Whether he’s expressing love in “I Knew,” warning an ex’s new conquest about the dangers ahead in “She Will,” extolling the value of holding off on sex in “Wait,” or listing the ingredients for making a marriage work in “Courage My Love” (“a half-acre on your daddy’s land / and a little luck / a load of white gravel in our driveway / so we don’t get stuck in a rut / a 3-horsepower lawnmower and courage my love”), Thorn delivers his messages with consummate skill—and pinpoint precision. One minute, he’ll unwind an outrageous tale full of wild characters (often accompanied by his own cartoonish illustrations); the next, he’ll tug at heartstrings with confessions of love, loss, or failed dreams, balancing wit and pathos with an ease only the best storytellers can pull off. One of Thorn’s favorites was his friend and mentor John Prine, who inspired the title tune.

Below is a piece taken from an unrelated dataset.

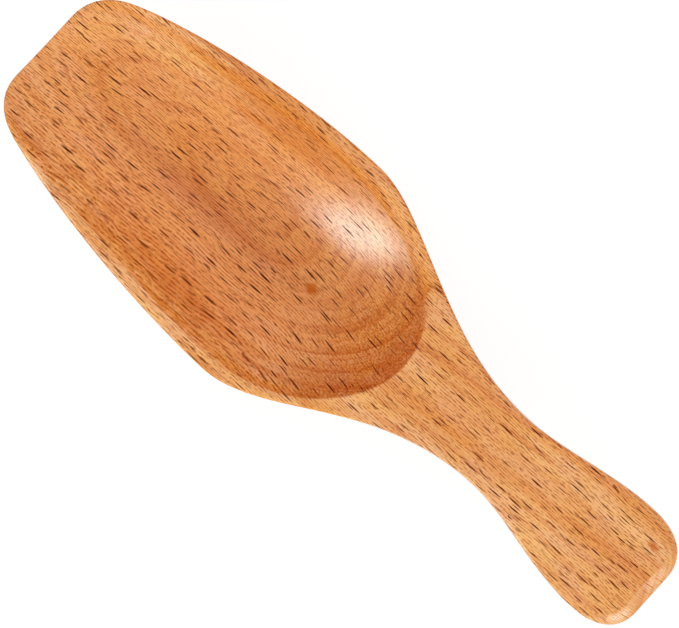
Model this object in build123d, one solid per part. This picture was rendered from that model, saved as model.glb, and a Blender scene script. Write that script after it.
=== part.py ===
from build123d import *

import os

# A one-piece beech scoop: an open-fronted bowl with a flat lip, milled into a
# board, and a short paddle handle that shares the bowl's flat top face.
# The frame: +X runs to the mouth, +Z is up, and the origin lies under the
# middle of the scoop, on the surface it stands on. Millimetres.

# Lengths along the scoop, one stretch after the other from the mouth
bowl_length = 106.2
back_to_neck = 28.0
neck_to_grip = 34.0
grip_to_end = 11.8

# Half widths, measured from the middle line
bowl_half_width = 26.7
rim_width = 2.7
lip_half_width = 8.6
neck_half_width = 9.45
grip_half_width = 14.0
end_half_width = 5.0

# Heights and thicknesses
bowl_depth = 16.2
floor_thickness = 5.0
lip_thickness = 3.4
handle_thickness = 12.5
upright_side_height = 4.25
base_flat_cut = 1.2

# Roundings, and the overrun that carries every cut past the wood
top_edge_radius = 1.0
under_edge_radius = 2.0
rim_edge_radius = 0.6
overrun = 4.0

# Sizes that follow
length = bowl_length + back_to_neck + neck_to_grip + grip_to_end
height = bowl_depth + floor_thickness
body_half_width = bowl_half_width + rim_width
neck_place = bowl_length + back_to_neck
grip_place = neck_place + neck_to_grip

# The widest place of the body and the end of the mouth's corner, as shares of
# the bowl, and the reach of each outline curve's handles as shares of its span
widest_share = 0.687
corner_length_share = 0.096
corner_width_share = 0.685
corner_slope_share = 0.33
corner_rise_share = 0.65
corner_leave_share = 0.39
side_leave_share = 0.25
side_arrive_share = 0.34
shoulder_leave_share = 0.27
shoulder_arrive_share = 0.46
flare_leave_share = 0.315
flare_arrive_share = 0.37
end_leave_share = 0.56
end_arrive_share = 0.71

# The hollow: its depth down the middle as shares of the bowl's depth, and how
# fast its floor curves up to the sides, both from the mouth to past the back
hollow_depth_shares = [0.362, 0.771, 0.825, 0.986, 1.448, 0.720, -0.296]
hollow_curve_shares = [1.06, 1.05, 1.32, 1.09, 0.92, 0.78, 0.98]
hollow_start_share = -0.038
hollow_end_share = 1.055
mouth_depth_share = 0.441

# The keel, the underside's lowest line: where it levels out under the bowl,
# where it starts to rise to the neck, and the reach of its curve handles
keel_level_share = 0.58
keel_rise_share = 0.87
keel_slope_share = 0.27
keel_leave_share = 0.30
keel_arrive_share = 0.36
keel_back_leave_share = 0.36
keel_back_arrive_share = 0.40

# A face is upright, or an edge level, below these sines of its slope
UPRIGHT = 0.01
LEVEL = 0.9


def at(from_mouth, across=0, z=0):
    """A point given by its distance from the mouth, to one side and up."""
    return Vector(length / 2 - from_mouth, across, z)


def outline_side(side):
    """The outline's edges on one side (1 or -1), from the lip to the handle's end."""
    widest = widest_share * bowl_length
    corner = corner_length_share * bowl_length
    corner_half = corner_width_share * body_half_width
    corner_rise = corner_half - lip_half_width
    shoulder = neck_place - widest
    leave = corner_leave_share * corner
    side_leave = side_leave_share * (widest - corner)
    side_arrive = side_arrive_share * (widest - corner)
    end_rise = grip_half_width - end_half_width

    def p(from_mouth, half_width):
        return at(from_mouth, side * half_width, height)

    return [
        Line(p(0, 0), p(0, lip_half_width)),
        Bezier(
            p(0, lip_half_width),
            p(0, lip_half_width + corner_rise_share * corner_rise),
            p(corner - leave, corner_half - leave * corner_slope_share),
            p(corner, corner_half),
        ),
        Bezier(
            p(corner, corner_half),
            p(corner + side_leave, corner_half + side_leave * corner_slope_share),
            p(widest - side_arrive, body_half_width),
            p(widest, body_half_width),
        ),
        Bezier(
            p(widest, body_half_width),
            p(widest + shoulder_leave_share * shoulder, body_half_width),
            p(neck_place - shoulder_arrive_share * shoulder, neck_half_width),
            p(neck_place, neck_half_width),
        ),
        Bezier(
            p(neck_place, neck_half_width),
            p(neck_place + flare_leave_share * neck_to_grip, neck_half_width),
            p(grip_place - flare_arrive_share * neck_to_grip, grip_half_width),
            p(grip_place, grip_half_width),
        ),
        Bezier(
            p(grip_place, grip_half_width),
            p(grip_place + end_leave_share * grip_to_end, grip_half_width),
            p(length, end_half_width + end_arrive_share * end_rise),
            p(length, end_half_width),
        ),
        Line(p(length, end_half_width), p(length, 0)),
    ]


def blank():
    """The board sawn to the outline, with upright sides all round."""
    outline = Wire(outline_side(1) + outline_side(-1))
    return extrude(Face(outline), amount=height, dir=(0, 0, -1))


def hollow_cutter():
    """Everything above the bowl's floor.

    The floor is one smooth surface. Down the middle it follows the depth
    shares, and across the bowl it is a parabola that reaches the top face at
    the rim, so the rim's outline is where this surface meets the flat top.
    """
    reach = body_half_width + overrun
    start = hollow_start_share * bowl_length
    stretch = (hollow_end_share - hollow_start_share) * bowl_length
    steps = len(hollow_depth_shares) - 1
    rows = []
    for i, depth_share in enumerate(hollow_depth_shares):
        place = start + stretch * i / steps
        floor = height - depth_share * bowl_depth
        rise = hollow_curve_shares[i] * bowl_depth * (reach / bowl_half_width) ** 2
        rows.append(
            [
                at(place, -reach, floor + rise),
                at(place, 0, floor - rise),
                at(place, reach, floor + rise),
            ]
        )
    floor_face = Face.make_bezier_surface(rows)
    return extrude(floor_face, amount=bowl_depth + overrun, dir=(0, 0, 1))


def keel_cutter(keel):
    """Everything below one stretch of the underside.

    The keel is given by the places and depths of its curve's control points.
    The underside is a parabola across the scoop that is carried along the
    keel, and it meets the upright sides at their lower edge.
    """
    reach = body_half_width + overrun
    full_rise = height + base_flat_cut - upright_side_height
    rise = full_rise * (reach / body_half_width) ** 2
    rows = [
        [
            at(place, -reach, height - depth + rise),
            at(place, 0, height - depth - rise),
            at(place, reach, height - depth + rise),
        ]
        for place, depth in keel
    ]
    under_face = Face.make_bezier_surface(rows)
    return extrude(under_face, amount=2 * height, dir=(0, 0, -1))


def keel_stretches():
    """The keel from the lip's underside to the handle's end, stretch by stretch."""
    deepest = height + base_flat_cut
    level = keel_level_share * bowl_length
    rise = keel_rise_share * bowl_length
    climb = neck_place - rise
    run = keel_leave_share * level
    lip_depth = mouth_depth_share * bowl_depth + lip_thickness
    return [
        [
            (-overrun, lip_depth - keel_slope_share * overrun),
            (run, lip_depth + keel_slope_share * run),
            (level - keel_arrive_share * level, deepest),
            (level, deepest),
        ],
        [(level, deepest), (rise, deepest)],
        [
            (rise, deepest),
            (rise + keel_back_leave_share * climb, deepest),
            (neck_place - keel_back_arrive_share * climb, handle_thickness),
            (neck_place, handle_thickness),
        ],
        [(neck_place, handle_thickness), (length + overrun, handle_thickness)],
    ]


def lower_edges(body):
    """Where the upright sides turn under, all round the scoop."""
    found = []
    for face in body.faces().filter_by(lambda f: abs(f.normal_at().Z) < UPRIGHT):
        for edge in face.edges().filter_by(lambda e: abs(e.tangent_at(0.5).Z) < LEVEL):
            if edge.position_at(0.5).Z < height - top_edge_radius:
                found.append(edge)
    return found


def scoop():
    """The blank, shaped underneath, eased along its edges and hollowed out."""
    body = blank()
    for keel in keel_stretches():
        body -= keel_cutter(keel)
    body = body.solid()
    body = body.fillet(under_edge_radius, lower_edges(body))
    top_face = body.faces().sort_by(Axis.Z)[-1]
    body = body.fillet(top_edge_radius, top_face.outer_wire().edges())
    body = (body - hollow_cutter()).solid()
    floor_face = body.faces().sort_by(lambda f: f.area * f.normal_at().Z)[-1]
    return body.fillet(rim_edge_radius, floor_face.edges())


os.makedirs("parts", exist_ok=True)
scoop_body = scoop()
export_step(scoop_body, "parts/scoop_body.step")
print("length", round(length, 2), "width", round(2 * body_half_width, 2), "height", round(height, 2))
print("volume", round(scoop_body.volume), "valid", scoop_body.is_valid)
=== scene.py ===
# %% [markdown]
# # A beech scoop, milled from one board
# The real object is a single piece of beech: an open-fronted bowl, a flat rim, and a
# short paddle handle that shares the rim's flat top face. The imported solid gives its
# place and its overall size. This script makes the surface that shows, with its eased
# edges, and the wood itself. All shapes are worked out in millimetres, in the frame of
# the solid: +X runs to the mouth, +Z is up, and the origin lies under the middle.

import bpy
import numpy as np
from mathutils import Matrix, Vector


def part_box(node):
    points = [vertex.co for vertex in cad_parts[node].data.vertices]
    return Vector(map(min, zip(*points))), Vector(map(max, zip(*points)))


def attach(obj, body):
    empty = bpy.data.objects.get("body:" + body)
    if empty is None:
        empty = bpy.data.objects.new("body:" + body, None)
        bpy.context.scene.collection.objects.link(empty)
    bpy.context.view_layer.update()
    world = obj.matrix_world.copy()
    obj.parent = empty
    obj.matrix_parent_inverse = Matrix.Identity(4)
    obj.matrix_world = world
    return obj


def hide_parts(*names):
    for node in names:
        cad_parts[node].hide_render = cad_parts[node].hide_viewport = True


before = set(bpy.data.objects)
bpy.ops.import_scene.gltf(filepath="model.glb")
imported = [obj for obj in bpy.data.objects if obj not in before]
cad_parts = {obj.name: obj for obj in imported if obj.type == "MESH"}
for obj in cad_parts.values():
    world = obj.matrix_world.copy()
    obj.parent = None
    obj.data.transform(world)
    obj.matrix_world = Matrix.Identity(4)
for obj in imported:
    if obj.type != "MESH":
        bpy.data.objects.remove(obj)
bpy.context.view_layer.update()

MM = 0.001
low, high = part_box("scoop_body")
length = (high.x - low.x) / MM
height = (high.z - low.z) / MM
body_half_width = (high.y - low.y) / MM / 2
print("the solid is", round(length, 1), "by", round(2 * body_half_width, 1), "by", round(height, 1), "mm")

# %% [markdown]
# ## Curves
# A milled outline is made of long fair curves. It could be traced by hand with many
# points, but then every small error would show as a dent in the side. So each stretch is
# one Bezier curve, a blend of a few control points whose weights are the Bernstein
# shares. The same function serves for the outline, for the keel line under the bowl and
# for the depth of the hollow along it.


# %% A Bezier curve as one array
def bezier(controls, t):
    """The blend of the controls at each t: control i of n weighs (n over i) t^i (1-t)^(n-i)."""
    controls = np.asarray(controls, float)
    points = np.broadcast_to(controls[:, None], (len(controls), len(t)) + controls.shape[1:])
    t = t.reshape((-1,) + (1,) * (controls.ndim - 1))
    while len(points) > 1:
        points = points[:-1] * (1 - t) + points[1:] * t
    return points[0]


def joined(stretches, samples):
    """Curves that meet end to end, as one row of points, with each meeting point once."""
    t = np.linspace(0, 1, samples)
    return np.concatenate([bezier(stretches[0], t)] + [bezier(c, t)[1:] for c in stretches[1:]])


halfway = bezier([0, 0, 10, 10], np.array([0.5]))[0]
print("halfway along a curve with the controls 0, 0, 10 and 10 lies", halfway)


# %% [markdown]
# ## The outline
# Seen from above, half the outline runs from the middle of the lip, round the mouth's
# corner, along the bowl's side, in to the neck, out to the grip and round the handle's
# end. Each point is a distance from the mouth and a half width, both in millimetres.
# Only half of it is drawn, because a mirror image is always as fair as its original.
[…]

We’ll discuss that one in a bit, but first, we should mention that in “Wait,” a commentary about dating in the Tinder era, the fella who buys his dates dinner with a two-for-$20 coupon is someone Thorn actually knows. “Geraldine and Ricky” is based on real people, too—well, a real person and her hickory-headed dummy. Nearly all of these songs, whether written solo or with collaborators like Billy Maddox, Chuck Cannon, Scotty Brassfield, or Denny Carr, are inspired by or reference actual events or people. Geraldine was a traveling evangelist who couldn’t connect with children until she tried ventriloquism. When she spread the Lord’s word through Ricky, kids were mesmerized —including 5-year-old Thorn, who requested and got a ventriloquist doll for Christmas.

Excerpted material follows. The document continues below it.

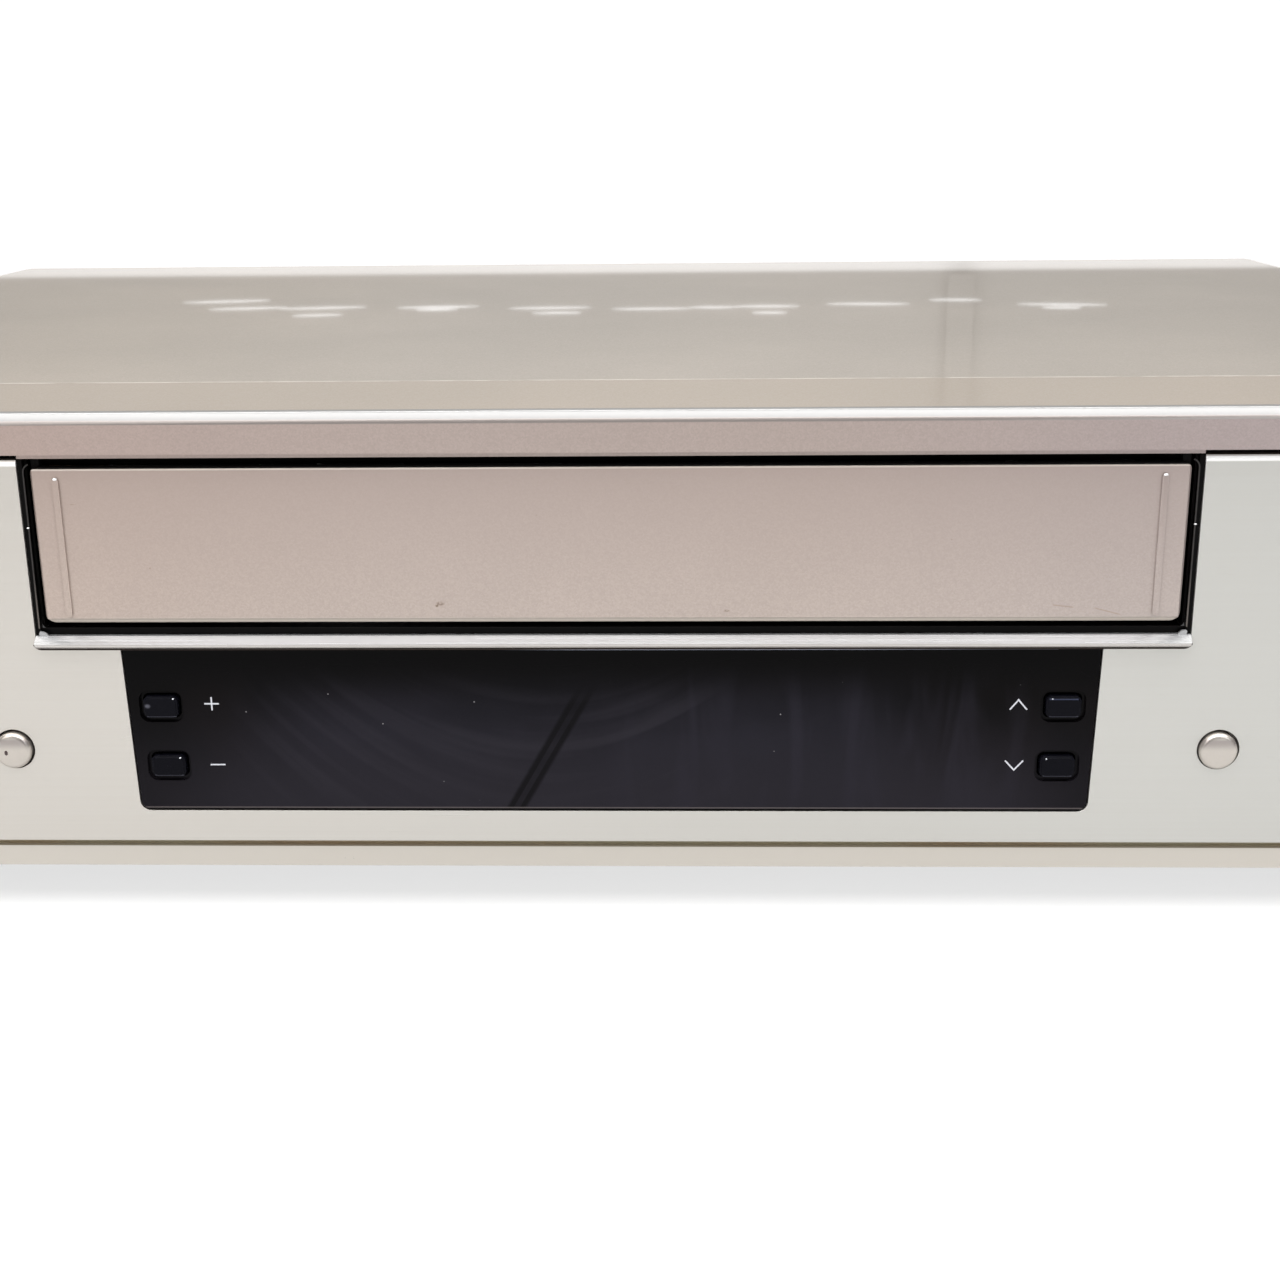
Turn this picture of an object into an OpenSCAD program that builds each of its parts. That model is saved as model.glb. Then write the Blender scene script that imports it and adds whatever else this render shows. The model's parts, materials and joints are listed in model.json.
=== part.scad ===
// Front-loading video cassette recorder, millimetres.
// +Z is up, -Y is the front, the origin is at the centre of the footprint on the surface it stands on.
// Inside the modules a depth d is counted backwards from the face of the front panel.

/* [Case] */
// Width over the sides of the cover
case_w = 430; // [428:1:436]
// Depth from the front panel's face to the rear edge of the cover
case_d = 299.2; // [299:0.1:304]
// Height of the cover above the surface
case_h = 94; // [93.8:0.1:95]
// Height of the feet with their pads
foot_h = 8.5; // [8:0.1:8.6]
// Thickness of the sheet steel cover
sheet_t = 1; // [0.8:0.1:1.2]
// Fold radius along the top side edges
fold_r = 11; // [9:0.5:12]
// Radius of the cover's rear corners, seen from above
rear_r = 9; // [7:0.5:9]
// Radius of the front moulding's top edge
edge_r = 2.1; // [2:0.1:3.2]
// How far the front moulding's top lip reaches back
lip_d = 34; // [33:0.5:35]
// Ventilation slots in each row on the sides
vent_n = 14; // [6:1:14]

/* [Cassette door] */
// Sideways offset of the cassette slot from the middle of the case
slot_x = 5.7; // [4.5:0.1:6]
// Half the width of the opening in the front panel
slot_half = 103.1; // [103.1:0.1:103.3]
// Half the width of the door
door_half = 101; // [100.8:0.1:101]
// Lower edge of the door above the surface
door_z0 = 55.8; // [55.8:0.1:56.2]
// Upper edge of the door above the surface
door_z1 = 84.2; // [83.8:0.1:84.2]
// Radius of the door's hinge pins
hinge_r = 1.1; // [1:0.05:1.2]

/* [Display and keys] */
// Lower edge of the display window above the surface
win_z0 = 19.8; // [19.4:0.1:20]
// Half the width of the display window's cut-out at its top
win_half = 87.9; // [87.6:0.1:88.4]
// How much narrower the cut-out is on each side at its bottom
win_taper = 0.9; // [0:0.1:1]
// Radius of the display window's lower corners
win_r = 2; // [1.5:0.1:3]
// Radius of the small round keys
key_r = 3.3; // [3.2:0.1:3.5]
// Travel of every key
key_travel = 1; // [0.8:0.1:1]

/* [Cassette carriage] */
// Travel of the carriage into the machine
load_travel = 58; // [50:1:58]
// Travel of the cassette holder down onto the reels
lower_travel = 20.5; // [18:0.5:20.5]
// Half the inner width of the cassette holder
holder_half = 95; // [94.8:0.1:95]

/* [Tape transport] */
// Radius of the head drum
drum_r = 31; // [30.5:0.1:31]
// Lean of the head drum
drum_tilt = 5.5; // [4.5:0.1:6]
// Radius of the reel discs
reel_r = 20; // [19:0.5:20]
// Half the distance between the reel spindles
reel_half = 46; // [46:0.1:46.2]
// Radius of the capstan shaft
capstan_r = 1.5; // [1.4:0.1:1.6]

/* [Hidden] */
$fn = 64;

eps = 0.01;
hw = case_w / 2;
lip_out = 2.1;                 // how far the lip trim stands in front of the panel
front_y = -(case_d + 8 - lip_out) / 2; // row position of the front panel's face
zb = foot_h;                   // underside of the case
band_z0 = 86.65;               // underside of the fascia's upper band
strip_z1 = 12.8;               // top of the fascia's bottom strip
panel_z0 = 13.8;               // lower edge of the front panel
panel_z1 = 85.9;               // upper edge of the front panel
lip_z0 = 51.55;                // underside of the lip trim
lip_z1 = 53.7;                  // top of the lip trim
piv_d = 5;  piv_z = 88;        // door hinge axis
door_d = 0.4;  door_t = 2.2;   // face and thickness of the door
back_d = case_d - 1.3;         // outer face of the rear panel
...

“I would get up and tell jokes at church, and I’d take it to school and tell jokes at school,” he says, with that Tupelo, Miss.-formed accent and instantly charming, matter-of-fact delivery. “I had my mind up that when I grew up, I was going to be a ventriloquist.” (His singing career actually began at 3—in church, of course; Thorn’s dad was a Pentecostal minister.)
But Life is Just a Vapor is not all homilies and humor. “I’m Just Waiting,” a catchy, funky tune featuring blues guitarist Joe Bonamassa, deftly examines relationship insecurity. In “Chicken Wing,” a former pimp and scam artist admits: “I’m in the winter of my life / I love my dog, I like my wife / I wash the dishes, I sweep the floor / I keep a 12-gauge behind the door.”
Two of the album’s most poignant songs contemplate the passage of time. “Old Melodies,” the kind of song a retro-country-loving couple might dance to after renewing their wedding vows, suggests challenges are easier to face with a partner by your side. “It’s about being together through life, and that’s where I’m at,” Thorn says. “I’m 60 years old, and the stuff I’m writing about and singing about is for people that get what being 60 years old is.” Then he reveals the song’s sobering origin.
“We had a family problem a long time ago, a relative that ran off the tracks with drugs and everything,” he explains. “When my dad was dealing with the pain of the heartache that somebody he loved was in a dark hole, he was just standing there, crying. And he said, ‘Man, Amazing Grace used to be my favorite song, but now it’s We Shall Overcome.’”
Thorn’s gospel influences shine in tracks like “Life is Just a Vapor,” which draws from scripture. Thorn even recalls a humorous incident with John Prine that inspired the album’s title track, in which the two shared a memorable moment eating ice cream at a hotel after a show.
In his humble and heartwarming style, Thorn concludes, “I’m just trying to put out a good body of work that will be remembered like John’s music. I’m trying to carry on his tradition, to keep it alive.”
Prine would have loved this album, and the lyrics he inspired might even motivate someone to grab some thread and start stitching: “Shoulda, woulda, coulda, I’ll do it someday / Turns into time just slippin’ away / The hourglass is runnin’ out of sand / Life is a vapor. Let’s live it while we can.”